Fast-forward and I'm binging on my Twitter newsfeed in the early hours.

Jack Ma (CEO of China based mega-company Alibaba) and Elon Musk (Tesla, SpaceX and twitter bants*) have engaged in a, well, what is it? It is not a 'debate' as advertised, more of an overly formal chat I guess Link. A bit like the forced conversation you are made to have with your new step-mother as a teenager. How long is this going to go on for? Long enough, it transpires, to establish that there is a fundamental, conflictually catastrophic, schism in ideological perspectives at the table.

Much of the content shared between the two is distinctly painful (minutes 13 - 18 are delightfully uncomfortable) but there is plenty of time to appease some shareholders, and give some interesting spins on Artificial Intelligence (they are at an AI conference after all); as well as drop a hint or two as to why Elon is in China in the first place (see 21:45).

There are plenty of better-informed portrayals of each man's personal character and the manner in which they have grown to capture and influence the movement of their respective company's share-price. I'm not going to attempt to defend Elon's character or his actions but he most certainly sings from my hymnbook when it comes to the subject of technological evolution. Elon spends some time emphasising how the existence of the human species represents just a tiny, miniscule amount of time, an unbelievably short-lived moment in the evolution of techniks, of technology (30:47).

I'm rather biased here, I stumbled upon the writing of theorist Bernard Stiegler, a central proponent of the theory of technological evolution, over ten years ago, and this line of thought has always resonated with me enormously. I found the key principles to be a tremendous call to action; this is our time, this is our moment, we have to use it, we have to do everything we can to make it work, to not just, as Elon somewhat contradictorially puts it, 'go along with the ride' (2:50). It is very difficult to propose to people that they consider humanity's biological evolution as something completely distinct and seperate from technology. We naturally like to think of ourselves as the central actor in the unfurling of history. We like to think we invented fire, that we invented the wheel, that we invented history, so of course it is for us to decide our future. It comes as something of a shock to consider the fact that we might merely be spectators, present for only the tiniest and shortest of rides.

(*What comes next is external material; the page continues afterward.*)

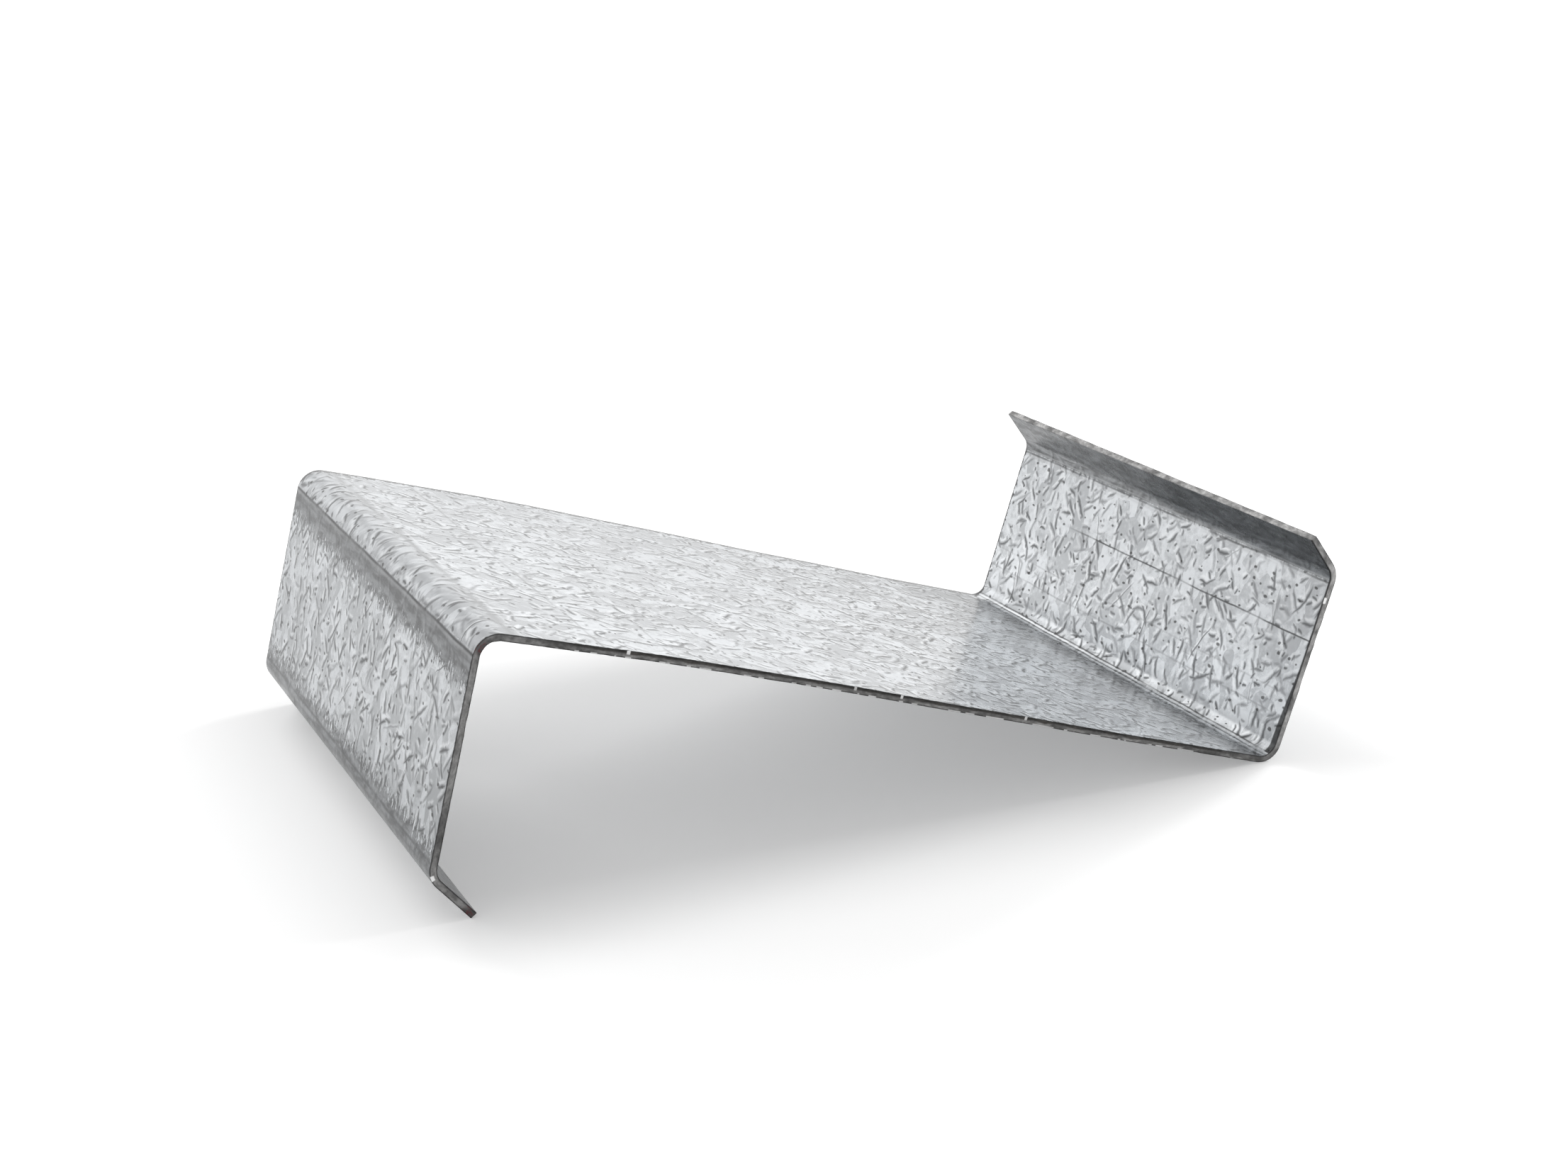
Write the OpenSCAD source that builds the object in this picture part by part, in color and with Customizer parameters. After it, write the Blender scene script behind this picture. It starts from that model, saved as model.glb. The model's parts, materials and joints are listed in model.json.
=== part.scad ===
// Z purlin: a short cut length of cold-rolled, galvanised roof or wall stock.
// One strip of sheet steel is folded into a Z with a wide flange, a narrow flange and a slanted
// stiffening lip along the edge of each. The wide flange of one piece laps over the narrow
// flange of the next. The piece lies unheld: it stands on the edge of its wide lip and on the
// bend beside its narrow flange, so the web slopes down to the right.

/* [Stock] */
// Length of the piece, along Y
length = 168; // [60:1:3000]
// Thickness of the sheet
sheet_t = 2; // [1:0.1:3.2]

/* [Web] */
// Depth of the section, over the outsides of the two web bends
web_depth = 250; // [180:1:350]
// Angle that the web curls down beside the wide flange
wide_curl_angle = 2.6; // [0:0.1:4]
// Length of web over which it curls beside the wide flange
wide_curl_run = 85; // [20:1:90]
// Angle that the web curls up beside the narrow flange
narrow_curl_angle = 0.8; // [0:0.1:4]
// Length of web over which it curls beside the narrow flange
narrow_curl_run = 50; // [10:1:60]

/* [Flanges] */
// Width of the wide flange, from the web's outside to the outer corner of its lip
wide_flange = 64; // [45:0.5:100]
// Width of the narrow flange, from the web's outside to the outer corner of its lip
narrow_flange = 59; // [40:0.5:95]
// Angle of the fold between the web and the wide flange
wide_fold_angle = 91.4; // [86:0.1:94]
// Angle of the fold between the web and the narrow flange
narrow_fold_angle = 89.2; // [86:0.1:94]
// Inside radius of the four folds
fold_r = 4.5; // [2:0.5:8]

/* [Lips] */
// Width of the lip on the wide flange, from its outer corner to the sheared edge
wide_lip = 16.5; // [12:0.5:30]
// Width of the lip on the narrow flange, from its outer corner to the sheared edge
narrow_lip = 15; // [12:0.5:30]
// Angle that each lip is folded in from the line of its flange
lip_fold_angle = 54; // [45:1:90]

/* [Hidden] */

// A facet of a tight fold turns through about this angle
facet_angle = 6;
// Facets in a gentle curl of the web
curl_facets = 8;

// Radius of the middle of the sheet in a fold
mid_r = fold_r + sheet_t / 2;
// Radius of the outside of a fold
outer_r = fold_r + sheet_t;

// How much of the strip's middle a fold through "turn" degrees takes up
function fold_run(turn) = mid_r * turn * PI / 180;
// From the sharp outer corner of a fold to where its round starts
function set_back(turn) = outer_r * tan(turn / 2);
// The straight reach of a stretch that curls through "turn" degrees, along its straight end
function reach(run, turn) = turn == 0 ? run : run * sin(turn) / (turn * PI / 180);

web_flat = web_depth - 2 * outer_r
    + mid_r * (sin(wide_curl_angle) + sin(narrow_curl_angle))
    - reach(wide_curl_run, wide_curl_angle)
    - reach(narrow_curl_run, narrow_curl_angle);

// The strip from one sheared edge to the other: each stretch has its length along the middle of
// the sheet and how far it turns, where a positive turn is to the left
strip = [
    [wide_lip - set_back(lip_fold_angle), 0],
    [fold_run(lip_fold_angle), -lip_fold_angle],
    [wide_flange - set_back(wide_fold_angle) - set_back(lip_fold_angle), 0],
    [fold_run(wide_fold_angle), -wide_fold_angle],
    [wide_curl_run, -wide_curl_angle],
    [web_flat, 0],
    [narrow_curl_run, narrow_curl_angle],
    [fold_run(narrow_fold_angle), narrow_fold_angle],
    [narrow_flange - set_back(narrow_fold_angle) - set_back(lip_fold_angle), 0],
    [fold_run(lip_fold_angle), lip_fold_angle],
    [narrow_lip - set_back(lip_fold_angle), 0]
];

function unit(angle) = [cos(angle), sin(angle)];

// From the start of a stretch to a point on it, "part" of the way along, when it starts along
// "heading": the chord of its arc
function step(stretch, part, heading) =
    let (turn = stretch[1] * part, run = stretch[0] * part)
    let (half = abs(turn) / 2)
    (half == 0 ? run : run * sin(half) / (half * PI / 180)) * unit(heading + turn / 2);

// Heading at the start of stretch k: the flat of the web has heading 0
function heading(k) = k == 0
    ? lip_fold_angle + wide_fold_angle + wide_curl_angle
    : heading(k - 1) + strip[k - 1][1];

// Place of the start of stretch k, on the middle of the sheet
function start(k) = k == 0
    ? [0, 0]
    : start(k - 1) + step(strip[k - 1], 1, heading(k - 1));

function facets(turn) =
    turn == 0 ? 1 : max(curl_facets, ceil(abs(turn) / facet_angle));

// One face of the sheet, "side" mm to the left of its middle
function face(side) = [
    for (k = [0 : len(strip) - 1])
        let (from = start(k), along = heading(k), n = facets(strip[k][1]))
        for (i = [k == 0 ? 0 : 1 : n])
            from + step(strip[k], i / n, along) + side * unit(along + strip[k][1] * i / n + 90)
];

function backwards(points) = [for (i = [len(points) - 1 : -1 : 0]) points[i]];

outline = concat(face(sheet_t / 2), backwards(face(-sheet_t / 2)));

// The outer corner of the wide lip's edge touches the floor. The floor's line through it is the
// one that clears everything to its right, so the section leans by that line's angle.
foot = outline[0];
lean = min([
    for (p = outline) if (p[0] > foot[0]) atan2(p[1] - foot[1], p[0] - foot[0])
]);

function turned(p, angle) = [
    p[0] * cos(angle) - p[1] * sin(angle),
    p[0] * sin(angle) + p[1] * cos(angle)
];

resting = [for (p = outline) turned(p, -lean)];
across = [for (p = resting) p[0]];
up = [for (p = resting) p[1]];
middle = (min(across) + max(across)) / 2;

// The section stands on the floor, with the middle of its width over the origin
module section() {
    translate([-middle, -min(up)]) polygon(resting);
}

module z_purlin() {
    color("silver")
        rotate([90, 0, 0])
            linear_extrude(height = length, center = true)
                section();
}

z_purlin();
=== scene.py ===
# %% [markdown]
# # A short length of galvanised Z purlin
#
# A purlin is the light steel beam that carries roof sheets from rafter to rafter. This one is
# rolled from a single strip of zinc-coated sheet: a deep sloping web, one flange down, one flange
# up, and a slanted lip along the free edge of each flange.
#
# The packed solid is exact, but it has flat facets and razor-sharp cut edges. The lesson makes
# the sheet again the way a mill does: cut a flat blank with its sheared edges, then fold it.

# %% Load the packed solid and keep its box
import json

import bpy
import numpy as np
from mathutils import Matrix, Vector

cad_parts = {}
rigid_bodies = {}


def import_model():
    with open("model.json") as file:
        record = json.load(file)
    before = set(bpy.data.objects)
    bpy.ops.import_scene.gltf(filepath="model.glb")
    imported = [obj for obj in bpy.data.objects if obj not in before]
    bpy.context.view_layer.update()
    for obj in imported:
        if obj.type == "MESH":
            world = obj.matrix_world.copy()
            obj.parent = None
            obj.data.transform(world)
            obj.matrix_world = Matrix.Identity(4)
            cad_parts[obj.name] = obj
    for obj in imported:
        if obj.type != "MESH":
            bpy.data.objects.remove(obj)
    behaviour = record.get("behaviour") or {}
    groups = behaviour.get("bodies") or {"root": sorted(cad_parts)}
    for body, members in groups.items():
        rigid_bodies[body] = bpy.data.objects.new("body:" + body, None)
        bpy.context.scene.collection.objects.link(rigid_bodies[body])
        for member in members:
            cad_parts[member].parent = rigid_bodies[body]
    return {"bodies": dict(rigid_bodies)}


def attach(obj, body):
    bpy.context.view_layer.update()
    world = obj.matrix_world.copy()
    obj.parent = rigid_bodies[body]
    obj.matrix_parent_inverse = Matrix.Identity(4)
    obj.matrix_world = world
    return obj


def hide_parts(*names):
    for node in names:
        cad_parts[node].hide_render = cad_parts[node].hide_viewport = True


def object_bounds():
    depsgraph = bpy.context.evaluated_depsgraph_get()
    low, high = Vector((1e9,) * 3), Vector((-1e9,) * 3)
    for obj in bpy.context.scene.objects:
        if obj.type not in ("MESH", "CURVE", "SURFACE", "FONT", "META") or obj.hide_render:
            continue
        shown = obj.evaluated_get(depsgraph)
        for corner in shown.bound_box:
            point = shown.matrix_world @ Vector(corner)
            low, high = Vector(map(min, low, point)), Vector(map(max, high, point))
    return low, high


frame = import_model()
cad_low, cad_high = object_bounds()
NODE = "z_purlin"
BODY = next(iter(frame["bodies"]))
print("solid's box in mm:", [round(1000 * v, 2) for v in (*cad_low, *cad_high)])

# %% [markdown]
# ## The sizes of the section
#
# A folded section is fully described by its driving sizes, and they are the same ones that the
# solid is made from: widths to the sharp outer corners, fold angles and one inside radius. They
# are written in millimetres because that is how a rolling mill states them. The web isn't quite
# flat: it curls a little beside each fold, where the rolls let go of it.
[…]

If viewed as steps in the evolution of technology, artificial intelligence and machine learning present our next steps on a path paved by 'the internet', 'social media' and 'big data'. Jack Ma it seems doesn't have any cause for concern. 'Hey, don't worry about jobs. We will have jobs. We'll all be looked after (21:40). Hey I don't worry about things I don't understand, I let other people worry (23:35). Computers are just computers, computers are just a toy (25:57). Computer's have chips, but humans, we have heart (26:05). How do we make sure that computers are just the tools and the toys of humans. Human beings, controlled by machines? I never think about that, it is impossible (30:23).

Watching an edited montage of Elon's eyebrow raising in response to Jack's statements I was filled with a terrible concern that Jack and Elon do in fact both share an important insight; that our default collective tendency as a species is to spectate. To 'go along with the ride'. Sadly, it might well be the case that our collective understanding of technology will only be recognisable after having washed over many of the social constructions we once enjoyed.